CHALLENGE
Only the lines from the one containing "ends = (STAND_FRONT_Y" down to the one containing "NODES[node].hide_render = NODES[node].hide_viewport", inclusive, are to be quoted exactly.

GIVEN ENTRIES
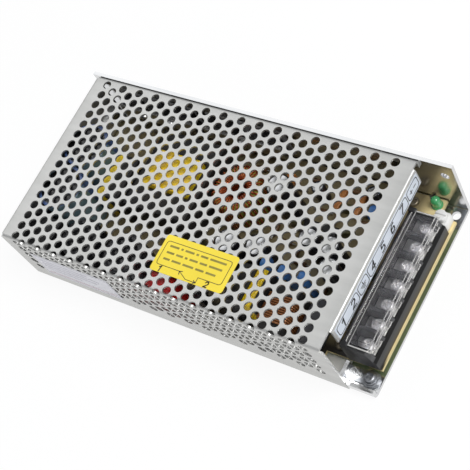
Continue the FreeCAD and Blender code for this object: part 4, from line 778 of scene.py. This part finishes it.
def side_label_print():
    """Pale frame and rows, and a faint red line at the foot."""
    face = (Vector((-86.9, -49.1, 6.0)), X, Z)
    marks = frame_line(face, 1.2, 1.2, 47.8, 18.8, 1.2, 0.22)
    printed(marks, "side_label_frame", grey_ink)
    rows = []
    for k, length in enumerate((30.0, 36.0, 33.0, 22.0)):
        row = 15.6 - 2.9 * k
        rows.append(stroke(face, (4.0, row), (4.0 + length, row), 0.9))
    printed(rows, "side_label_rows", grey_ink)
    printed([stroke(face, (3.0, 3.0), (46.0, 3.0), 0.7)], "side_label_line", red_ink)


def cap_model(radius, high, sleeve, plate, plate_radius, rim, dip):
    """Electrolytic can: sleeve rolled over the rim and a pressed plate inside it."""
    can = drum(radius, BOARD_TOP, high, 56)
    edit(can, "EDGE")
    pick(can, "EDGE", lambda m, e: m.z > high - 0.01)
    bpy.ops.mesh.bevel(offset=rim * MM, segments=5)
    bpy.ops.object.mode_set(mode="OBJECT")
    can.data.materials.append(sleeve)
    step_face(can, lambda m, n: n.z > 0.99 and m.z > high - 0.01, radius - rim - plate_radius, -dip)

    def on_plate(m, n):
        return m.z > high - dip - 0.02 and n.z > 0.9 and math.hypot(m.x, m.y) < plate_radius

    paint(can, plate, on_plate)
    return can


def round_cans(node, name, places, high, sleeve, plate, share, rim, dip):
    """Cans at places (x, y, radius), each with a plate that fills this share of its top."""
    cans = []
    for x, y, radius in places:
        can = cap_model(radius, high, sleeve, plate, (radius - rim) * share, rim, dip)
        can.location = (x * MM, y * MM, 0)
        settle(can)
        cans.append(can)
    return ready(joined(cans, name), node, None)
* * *
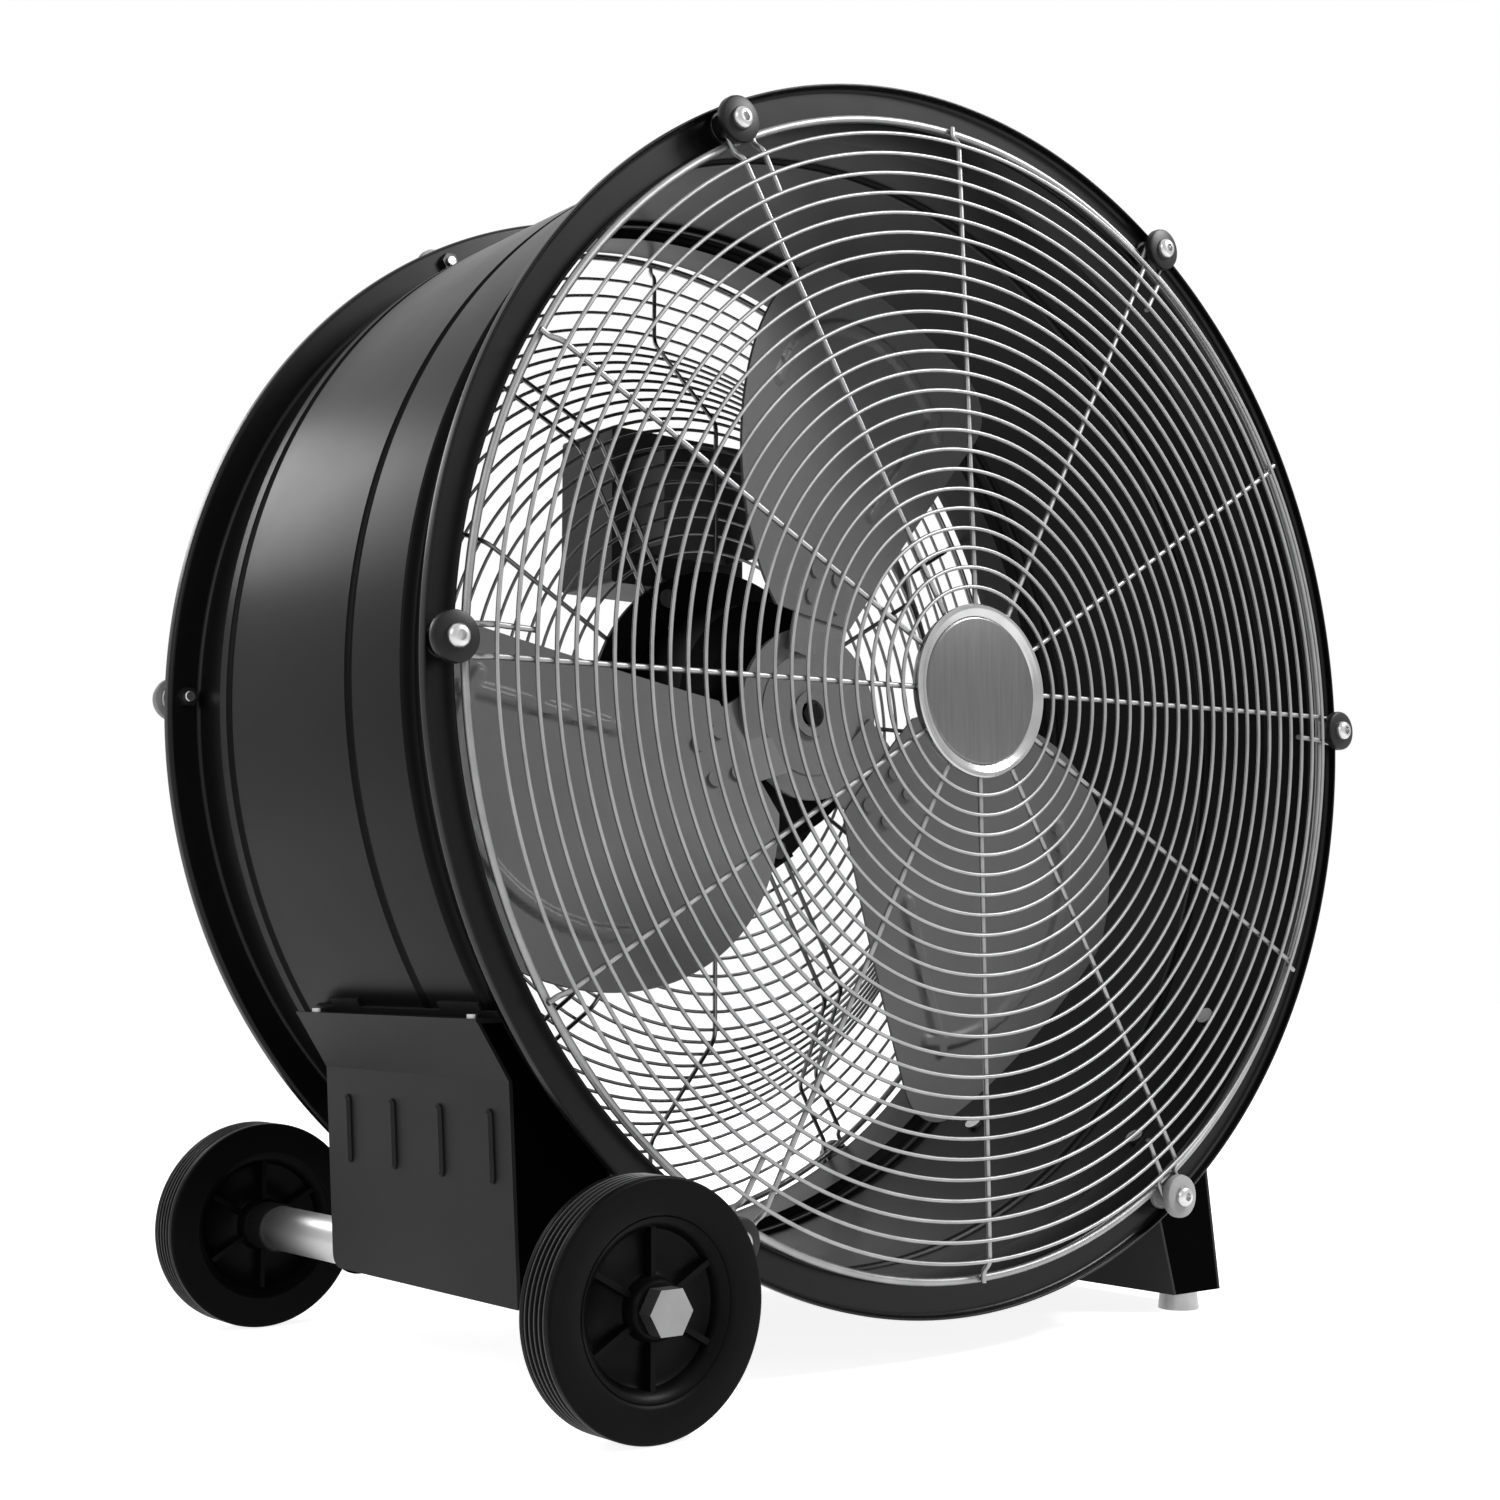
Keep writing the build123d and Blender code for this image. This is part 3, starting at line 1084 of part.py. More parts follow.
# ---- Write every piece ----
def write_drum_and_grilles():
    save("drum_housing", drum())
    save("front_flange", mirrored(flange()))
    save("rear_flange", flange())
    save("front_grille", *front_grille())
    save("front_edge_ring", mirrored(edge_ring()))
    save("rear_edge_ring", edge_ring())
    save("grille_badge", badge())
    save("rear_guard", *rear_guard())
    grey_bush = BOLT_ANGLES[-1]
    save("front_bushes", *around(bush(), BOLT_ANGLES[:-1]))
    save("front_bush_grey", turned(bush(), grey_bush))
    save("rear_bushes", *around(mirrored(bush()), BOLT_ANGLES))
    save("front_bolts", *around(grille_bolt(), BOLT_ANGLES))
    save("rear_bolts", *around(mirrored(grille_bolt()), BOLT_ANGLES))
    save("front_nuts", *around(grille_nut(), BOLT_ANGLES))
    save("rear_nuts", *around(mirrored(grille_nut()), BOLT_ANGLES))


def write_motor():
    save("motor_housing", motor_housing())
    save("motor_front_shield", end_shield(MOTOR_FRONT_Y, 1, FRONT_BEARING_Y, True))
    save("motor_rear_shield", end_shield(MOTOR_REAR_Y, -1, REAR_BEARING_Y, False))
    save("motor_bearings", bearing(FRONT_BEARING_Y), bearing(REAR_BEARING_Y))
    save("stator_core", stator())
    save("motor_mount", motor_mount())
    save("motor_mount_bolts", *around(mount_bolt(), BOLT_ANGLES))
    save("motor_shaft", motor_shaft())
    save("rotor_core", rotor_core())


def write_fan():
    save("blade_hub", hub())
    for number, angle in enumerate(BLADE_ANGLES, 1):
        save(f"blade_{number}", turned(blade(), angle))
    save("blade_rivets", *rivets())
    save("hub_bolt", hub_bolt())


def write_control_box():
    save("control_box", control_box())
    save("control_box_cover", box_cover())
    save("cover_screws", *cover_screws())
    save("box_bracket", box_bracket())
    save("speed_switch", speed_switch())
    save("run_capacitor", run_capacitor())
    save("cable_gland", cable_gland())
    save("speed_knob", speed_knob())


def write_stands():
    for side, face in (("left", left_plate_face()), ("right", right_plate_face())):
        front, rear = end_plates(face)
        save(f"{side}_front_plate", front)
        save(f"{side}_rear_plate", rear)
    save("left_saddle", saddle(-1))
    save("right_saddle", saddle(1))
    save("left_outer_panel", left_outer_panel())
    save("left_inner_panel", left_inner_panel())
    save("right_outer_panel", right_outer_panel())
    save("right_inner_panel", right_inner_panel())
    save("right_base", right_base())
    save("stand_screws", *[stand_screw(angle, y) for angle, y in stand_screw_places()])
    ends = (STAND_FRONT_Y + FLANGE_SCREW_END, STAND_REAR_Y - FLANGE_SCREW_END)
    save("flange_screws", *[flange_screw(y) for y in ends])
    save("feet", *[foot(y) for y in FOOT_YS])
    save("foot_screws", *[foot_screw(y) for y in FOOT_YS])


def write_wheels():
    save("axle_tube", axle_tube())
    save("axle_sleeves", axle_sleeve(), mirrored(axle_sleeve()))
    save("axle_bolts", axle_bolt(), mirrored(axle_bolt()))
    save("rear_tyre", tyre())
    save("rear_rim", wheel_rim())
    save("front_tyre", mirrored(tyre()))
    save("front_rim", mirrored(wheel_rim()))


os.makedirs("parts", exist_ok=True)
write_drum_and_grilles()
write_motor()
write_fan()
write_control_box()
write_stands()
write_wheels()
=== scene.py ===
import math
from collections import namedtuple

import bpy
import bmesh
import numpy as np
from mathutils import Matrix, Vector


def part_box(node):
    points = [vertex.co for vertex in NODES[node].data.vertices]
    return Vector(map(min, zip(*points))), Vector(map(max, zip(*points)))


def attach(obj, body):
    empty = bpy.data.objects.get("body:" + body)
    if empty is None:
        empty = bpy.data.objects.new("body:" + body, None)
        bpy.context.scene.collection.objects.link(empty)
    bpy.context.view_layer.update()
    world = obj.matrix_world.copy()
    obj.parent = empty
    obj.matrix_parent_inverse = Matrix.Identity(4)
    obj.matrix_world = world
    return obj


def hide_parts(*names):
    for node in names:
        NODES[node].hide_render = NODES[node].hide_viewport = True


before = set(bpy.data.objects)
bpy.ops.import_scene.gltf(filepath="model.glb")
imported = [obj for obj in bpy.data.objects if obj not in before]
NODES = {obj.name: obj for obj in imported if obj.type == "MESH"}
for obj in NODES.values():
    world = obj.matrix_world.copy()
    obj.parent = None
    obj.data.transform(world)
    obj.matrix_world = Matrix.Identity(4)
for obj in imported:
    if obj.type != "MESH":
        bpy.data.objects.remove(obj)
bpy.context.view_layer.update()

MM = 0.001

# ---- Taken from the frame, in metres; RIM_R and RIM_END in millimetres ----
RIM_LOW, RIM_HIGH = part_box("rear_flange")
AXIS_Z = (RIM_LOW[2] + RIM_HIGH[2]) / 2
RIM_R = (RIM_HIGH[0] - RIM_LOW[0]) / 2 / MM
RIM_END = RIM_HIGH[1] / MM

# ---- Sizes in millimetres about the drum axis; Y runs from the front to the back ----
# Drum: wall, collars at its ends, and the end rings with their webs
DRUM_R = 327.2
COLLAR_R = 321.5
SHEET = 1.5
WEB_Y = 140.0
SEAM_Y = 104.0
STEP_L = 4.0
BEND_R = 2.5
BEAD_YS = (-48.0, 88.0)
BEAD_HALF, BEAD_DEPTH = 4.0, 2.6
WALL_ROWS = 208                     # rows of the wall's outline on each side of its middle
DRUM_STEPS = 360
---
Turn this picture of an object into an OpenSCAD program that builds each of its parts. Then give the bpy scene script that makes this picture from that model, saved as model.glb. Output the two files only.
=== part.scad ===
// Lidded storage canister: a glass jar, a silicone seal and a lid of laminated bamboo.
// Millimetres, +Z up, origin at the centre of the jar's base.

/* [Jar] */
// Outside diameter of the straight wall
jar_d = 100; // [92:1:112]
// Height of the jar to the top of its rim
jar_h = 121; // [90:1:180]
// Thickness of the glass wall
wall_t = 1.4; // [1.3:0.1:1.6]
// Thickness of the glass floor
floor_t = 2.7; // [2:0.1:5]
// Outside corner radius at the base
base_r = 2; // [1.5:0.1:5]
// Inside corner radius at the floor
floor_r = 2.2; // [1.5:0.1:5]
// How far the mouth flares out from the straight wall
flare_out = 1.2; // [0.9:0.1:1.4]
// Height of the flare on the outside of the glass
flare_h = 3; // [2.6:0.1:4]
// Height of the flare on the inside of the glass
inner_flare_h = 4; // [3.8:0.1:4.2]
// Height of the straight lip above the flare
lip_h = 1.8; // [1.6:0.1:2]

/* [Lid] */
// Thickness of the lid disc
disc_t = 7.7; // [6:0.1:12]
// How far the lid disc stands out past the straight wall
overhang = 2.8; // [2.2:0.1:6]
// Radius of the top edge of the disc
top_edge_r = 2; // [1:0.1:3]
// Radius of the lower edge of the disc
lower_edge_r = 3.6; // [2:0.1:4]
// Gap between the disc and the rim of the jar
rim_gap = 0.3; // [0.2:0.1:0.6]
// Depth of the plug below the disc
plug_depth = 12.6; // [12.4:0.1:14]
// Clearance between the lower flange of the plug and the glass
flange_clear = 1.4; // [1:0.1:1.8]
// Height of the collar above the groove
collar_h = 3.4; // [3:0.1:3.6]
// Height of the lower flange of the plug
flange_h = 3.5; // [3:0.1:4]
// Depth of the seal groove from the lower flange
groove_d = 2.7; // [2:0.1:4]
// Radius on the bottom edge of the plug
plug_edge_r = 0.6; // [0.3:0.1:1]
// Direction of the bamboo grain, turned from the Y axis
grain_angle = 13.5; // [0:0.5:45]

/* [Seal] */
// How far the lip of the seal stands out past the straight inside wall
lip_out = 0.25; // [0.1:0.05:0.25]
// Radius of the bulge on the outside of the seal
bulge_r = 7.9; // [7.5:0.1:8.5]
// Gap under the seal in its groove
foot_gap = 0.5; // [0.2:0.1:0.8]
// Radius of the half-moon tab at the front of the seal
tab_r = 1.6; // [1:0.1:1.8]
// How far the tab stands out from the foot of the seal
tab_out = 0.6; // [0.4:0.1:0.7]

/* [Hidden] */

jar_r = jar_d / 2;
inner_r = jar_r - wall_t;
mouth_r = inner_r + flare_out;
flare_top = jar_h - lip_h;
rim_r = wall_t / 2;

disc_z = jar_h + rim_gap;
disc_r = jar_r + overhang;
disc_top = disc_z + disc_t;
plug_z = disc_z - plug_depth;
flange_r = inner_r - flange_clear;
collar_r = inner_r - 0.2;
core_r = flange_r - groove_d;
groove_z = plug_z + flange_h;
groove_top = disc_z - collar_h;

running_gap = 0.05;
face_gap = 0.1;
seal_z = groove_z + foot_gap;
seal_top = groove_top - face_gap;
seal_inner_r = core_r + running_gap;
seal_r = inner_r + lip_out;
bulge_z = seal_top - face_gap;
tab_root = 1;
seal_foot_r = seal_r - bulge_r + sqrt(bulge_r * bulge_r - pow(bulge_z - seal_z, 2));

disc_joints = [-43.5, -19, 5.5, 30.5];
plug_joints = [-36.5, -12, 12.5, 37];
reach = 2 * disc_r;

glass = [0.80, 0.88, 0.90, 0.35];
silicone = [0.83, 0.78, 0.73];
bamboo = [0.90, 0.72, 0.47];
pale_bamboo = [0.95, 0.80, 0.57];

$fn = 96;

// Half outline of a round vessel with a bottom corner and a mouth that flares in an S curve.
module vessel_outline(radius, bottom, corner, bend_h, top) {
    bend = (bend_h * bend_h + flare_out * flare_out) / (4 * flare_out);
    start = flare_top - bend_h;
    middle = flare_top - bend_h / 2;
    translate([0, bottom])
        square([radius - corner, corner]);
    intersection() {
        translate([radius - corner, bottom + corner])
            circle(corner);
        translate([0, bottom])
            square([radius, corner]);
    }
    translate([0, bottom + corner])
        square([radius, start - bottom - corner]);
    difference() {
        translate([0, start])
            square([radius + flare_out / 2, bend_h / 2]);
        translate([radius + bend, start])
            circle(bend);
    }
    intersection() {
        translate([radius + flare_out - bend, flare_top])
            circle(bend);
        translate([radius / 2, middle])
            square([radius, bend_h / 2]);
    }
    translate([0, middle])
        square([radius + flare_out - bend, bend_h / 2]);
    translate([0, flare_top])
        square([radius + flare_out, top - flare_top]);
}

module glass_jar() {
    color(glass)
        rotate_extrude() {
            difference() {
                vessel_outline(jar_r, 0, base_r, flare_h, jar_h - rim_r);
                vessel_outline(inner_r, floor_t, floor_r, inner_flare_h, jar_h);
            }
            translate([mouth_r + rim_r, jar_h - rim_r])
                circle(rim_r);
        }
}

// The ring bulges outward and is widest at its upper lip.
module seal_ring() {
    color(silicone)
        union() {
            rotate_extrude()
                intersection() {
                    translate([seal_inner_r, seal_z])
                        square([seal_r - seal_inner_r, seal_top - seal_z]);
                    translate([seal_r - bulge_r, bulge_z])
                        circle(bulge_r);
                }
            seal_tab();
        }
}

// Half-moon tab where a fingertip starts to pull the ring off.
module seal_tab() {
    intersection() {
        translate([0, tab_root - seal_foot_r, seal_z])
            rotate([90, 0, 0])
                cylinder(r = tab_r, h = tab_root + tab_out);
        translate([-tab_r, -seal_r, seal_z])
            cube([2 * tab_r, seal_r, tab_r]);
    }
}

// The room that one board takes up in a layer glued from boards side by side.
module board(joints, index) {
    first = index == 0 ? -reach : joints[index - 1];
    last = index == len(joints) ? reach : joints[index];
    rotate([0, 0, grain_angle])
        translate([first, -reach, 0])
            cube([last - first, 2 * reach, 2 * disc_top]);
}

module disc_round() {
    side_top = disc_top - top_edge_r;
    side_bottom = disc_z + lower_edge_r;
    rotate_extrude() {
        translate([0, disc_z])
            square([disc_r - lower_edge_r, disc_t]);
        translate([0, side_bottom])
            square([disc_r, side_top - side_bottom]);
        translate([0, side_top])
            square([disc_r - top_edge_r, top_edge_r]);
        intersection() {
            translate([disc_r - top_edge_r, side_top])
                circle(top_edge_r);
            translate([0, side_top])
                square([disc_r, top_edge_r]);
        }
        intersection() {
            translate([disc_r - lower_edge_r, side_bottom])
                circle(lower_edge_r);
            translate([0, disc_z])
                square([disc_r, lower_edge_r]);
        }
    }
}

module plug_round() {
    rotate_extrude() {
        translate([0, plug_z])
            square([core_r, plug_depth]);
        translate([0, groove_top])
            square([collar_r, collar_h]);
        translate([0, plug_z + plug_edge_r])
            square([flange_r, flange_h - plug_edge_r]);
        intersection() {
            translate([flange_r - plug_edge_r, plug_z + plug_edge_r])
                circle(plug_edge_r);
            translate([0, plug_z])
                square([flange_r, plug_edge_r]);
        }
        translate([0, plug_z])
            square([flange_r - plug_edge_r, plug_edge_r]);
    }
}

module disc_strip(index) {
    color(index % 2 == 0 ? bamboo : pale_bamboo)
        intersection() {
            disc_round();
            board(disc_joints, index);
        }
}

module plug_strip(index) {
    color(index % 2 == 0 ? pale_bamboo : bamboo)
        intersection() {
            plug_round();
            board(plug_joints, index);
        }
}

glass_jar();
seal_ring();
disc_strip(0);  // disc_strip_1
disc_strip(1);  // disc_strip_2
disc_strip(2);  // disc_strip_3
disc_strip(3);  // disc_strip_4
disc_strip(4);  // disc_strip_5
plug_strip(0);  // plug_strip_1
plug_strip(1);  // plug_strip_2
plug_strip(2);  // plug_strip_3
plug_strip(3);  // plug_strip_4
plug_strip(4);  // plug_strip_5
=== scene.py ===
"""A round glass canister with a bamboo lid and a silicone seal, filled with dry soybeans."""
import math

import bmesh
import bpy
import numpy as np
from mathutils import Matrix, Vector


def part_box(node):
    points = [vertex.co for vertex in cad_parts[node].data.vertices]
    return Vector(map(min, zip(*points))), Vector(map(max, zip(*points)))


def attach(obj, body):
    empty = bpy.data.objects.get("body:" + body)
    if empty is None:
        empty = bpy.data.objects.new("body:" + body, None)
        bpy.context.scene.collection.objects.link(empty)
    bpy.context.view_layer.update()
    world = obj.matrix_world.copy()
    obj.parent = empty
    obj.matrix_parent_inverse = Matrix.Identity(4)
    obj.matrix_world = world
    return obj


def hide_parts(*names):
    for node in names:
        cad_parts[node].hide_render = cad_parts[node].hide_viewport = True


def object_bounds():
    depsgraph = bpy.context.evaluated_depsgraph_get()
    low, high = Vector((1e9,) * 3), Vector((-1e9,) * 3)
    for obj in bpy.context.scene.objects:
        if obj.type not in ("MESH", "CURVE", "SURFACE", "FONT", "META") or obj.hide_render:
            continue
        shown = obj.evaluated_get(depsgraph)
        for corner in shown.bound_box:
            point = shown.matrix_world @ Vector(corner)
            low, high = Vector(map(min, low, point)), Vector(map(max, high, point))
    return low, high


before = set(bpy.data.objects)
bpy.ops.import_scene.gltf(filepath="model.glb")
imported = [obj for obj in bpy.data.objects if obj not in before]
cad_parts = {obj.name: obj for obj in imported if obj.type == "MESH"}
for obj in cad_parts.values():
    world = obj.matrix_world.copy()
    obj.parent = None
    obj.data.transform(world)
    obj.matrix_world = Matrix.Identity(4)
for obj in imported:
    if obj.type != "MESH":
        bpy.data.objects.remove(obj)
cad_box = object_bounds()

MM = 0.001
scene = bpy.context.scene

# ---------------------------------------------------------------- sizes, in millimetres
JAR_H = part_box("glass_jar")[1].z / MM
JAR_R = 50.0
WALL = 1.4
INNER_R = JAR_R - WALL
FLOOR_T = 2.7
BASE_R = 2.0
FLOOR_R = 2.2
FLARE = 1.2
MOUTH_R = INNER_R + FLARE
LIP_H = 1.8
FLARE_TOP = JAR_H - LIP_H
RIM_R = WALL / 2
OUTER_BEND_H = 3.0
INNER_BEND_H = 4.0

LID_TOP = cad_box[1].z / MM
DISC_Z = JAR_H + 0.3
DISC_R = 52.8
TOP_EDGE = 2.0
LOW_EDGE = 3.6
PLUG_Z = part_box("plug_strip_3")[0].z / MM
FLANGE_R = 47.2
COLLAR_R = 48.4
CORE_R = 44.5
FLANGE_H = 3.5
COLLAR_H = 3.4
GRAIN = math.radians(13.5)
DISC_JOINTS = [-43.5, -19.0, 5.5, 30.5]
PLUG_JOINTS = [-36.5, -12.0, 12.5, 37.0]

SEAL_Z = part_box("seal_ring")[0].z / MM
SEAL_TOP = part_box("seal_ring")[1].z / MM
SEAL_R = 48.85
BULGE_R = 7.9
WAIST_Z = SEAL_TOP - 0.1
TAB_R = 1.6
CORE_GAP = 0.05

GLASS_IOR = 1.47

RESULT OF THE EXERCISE
    ends = (STAND_FRONT_Y + FLANGE_SCREW_END, STAND_REAR_Y - FLANGE_SCREW_END)
    save("flange_screws", *[flange_screw(y) for y in ends])
    save("feet", *[foot(y) for y in FOOT_YS])
    save("foot_screws", *[foot_screw(y) for y in FOOT_YS])


def write_wheels():
    save("axle_tube", axle_tube())
    save("axle_sleeves", axle_sleeve(), mirrored(axle_sleeve()))
    save("axle_bolts", axle_bolt(), mirrored(axle_bolt()))
    save("rear_tyre", tyre())
    save("rear_rim", wheel_rim())
    save("front_tyre", mirrored(tyre()))
    save("front_rim", mirrored(wheel_rim()))


os.makedirs("parts", exist_ok=True)
write_drum_and_grilles()
write_motor()
write_fan()
write_control_box()
write_stands()
write_wheels()
=== scene.py ===
import math
from collections import namedtuple

import bpy
import bmesh
import numpy as np
from mathutils import Matrix, Vector


def part_box(node):
    points = [vertex.co for vertex in NODES[node].data.vertices]
    return Vector(map(min, zip(*points))), Vector(map(max, zip(*points)))


def attach(obj, body):
    empty = bpy.data.objects.get("body:" + body)
    if empty is None:
        empty = bpy.data.objects.new("body:" + body, None)
        bpy.context.scene.collection.objects.link(empty)
    bpy.context.view_layer.update()
    world = obj.matrix_world.copy()
    obj.parent = empty
    obj.matrix_parent_inverse = Matrix.Identity(4)
    obj.matrix_world = world
    return obj


def hide_parts(*names):
    for node in names:
        NODES[node].hide_render = NODES[node].hide_viewport = True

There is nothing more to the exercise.